Nihayetinde, en önemli soruya gelinir: “İnsan ne ile yaşar?” Cevap, bir yankı gibi, yüzyıllar boyu yankılandıkça derinleşir: Sevgi ile yaşar. Ne olursa olsun, her şeyin temelinde sevgi vardır. İnsan, kendini tanımak ister, başkalarını anlamak ister, hayata bir anlam katmak ister. Ama tüm bu arzuların ardında, bir tek istek vardır: Sevgi. Sevgi, insanın yaşamasının tek gerekçesidir. O, hem bir ışık, hem de bir ateştir; bir okyanus gibi insanı sarar, ona biçim verir, sonsuzlukla buluşturur. İnsanın, bir nehrin sularında kaybolurken bile sevgiyle varlık bulması, onun en derin gerçeğidir.

“Tanrı’nın varlığını sezdim. İnsanları yaşatan şeyi, öğrenmem gereken son şeyi de öğrendim. Tanrı, beni bağışlayıp son dersi de esinlemişti; üçüncü kez gülümsedim.” Diyen Mihael son cevabını da bularak son gülümsemesini bahşeder ve görevini tamamlar.

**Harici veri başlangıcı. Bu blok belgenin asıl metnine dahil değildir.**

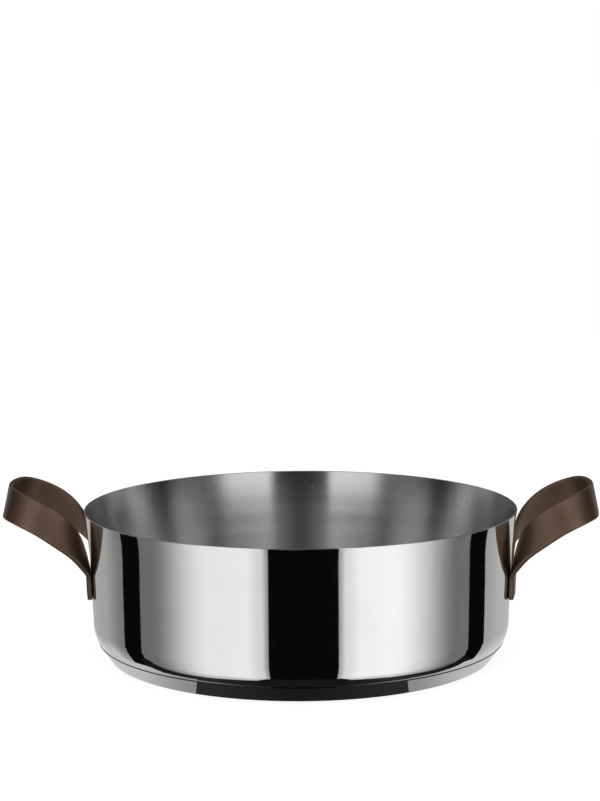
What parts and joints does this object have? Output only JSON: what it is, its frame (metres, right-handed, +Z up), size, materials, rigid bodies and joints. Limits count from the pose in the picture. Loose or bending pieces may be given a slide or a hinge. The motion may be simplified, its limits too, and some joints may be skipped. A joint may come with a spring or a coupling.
{
  "type": "braiser",
  "caption": "Low wide round stainless steel pan with a capped heat-spreading base and two bent steel strap loop handles, shown without a lid.",
  "frame": {"origin": "centre of the underside, on the surface the pan stands on", "axes": "+Z up out of the pan, X through both handles, Y across the pan"},
  "size_m": [0.3848, 0.2798, 0.112],
  "materials": {
    "polished_steel": "mirror-polished stainless steel outside, fine satin inside",
    "core_aluminium": "plain rolled aluminium, sealed inside the base",
    "base_steel": "magnetic stainless steel, polished side and spun underside",
    "handle_steel": "satin brown coated steel"
  },
  "bodies": {
    "root": {"pan_body": "polished_steel", "base_core": "core_aluminium", "base_cap": "base_steel", "handle_left": "handle_steel", "handle_right": "handle_steel"}
  },
  "joints": []
}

İnsanın varoluşunun sırrı, bir kenara itilmiş, unutulmuş bir duyguda saklıdır ve belki de insan, sevgiyi en derin ve en sade haliyle kabul ettiğinde, dünyanın gerçek anlamını keşfeder. Çünkü insanın neyle yaşadığını bilmesi, aslında onun neyle var olduğunun farkına varması demektir. Bu farkındalık, insanın özündeki en derin gerçeği, en saf haliyle ortaya çıkarır.

Mihael, “Biliyorum ki Tanrı, kullarının ayrı ayrı değil, beraberce yaşamalarını istiyor; bu yüzden her birine kendi gereksinimlerini değil, hepsi için gerekenleri esinliyor. Biliyorum ki, insanlar sadece kendilerini düşünerek var kalıyor gibi görünseler de aslında onlara hayat veren tek şey ‘sevgi’ dir. Seven Tanrı’ya; Tanrı, sevene yaklaşır. Sevgiyi var eden sadece O’dur çünkü…” diyerek üç sorunun da tek bir cevabı olduğunu anlar ve Tanrı’nın buyruğunu yerine getirmenin verdiği memnuniyetle göğe yani evine döner.

Sonuç olarak bakıldığında, sevgi basit bir duygu değildir, bir varoluş biçimidir. İnsan, sevgi ile var olur; sevgiyle nefes alır, sevgiyle yaşar. Bir çiçeğin açması gibi, sevgi de kalpte filizlenir ancak ne kadar derinleşirse, insan o kadar anlamlı bir biçimde büyür. Her şeyin başlangıcı ve sonu sevgiyle sarmalanmıştır. Belki de insan, yaşam yolculuğunda en çok bu gerçeği unutur. Ama o, her zaman vardır, derinlerde, sessizce bekler. Her ne kadar dünya gözlerimizi kör etse de, sevgiyle açılan bir kapı her zaman vardır. O kapı, insanın içindeki en derin anlamı keşfetmesine, hayatın aslında ne olduğunu anlamasına vesile olur.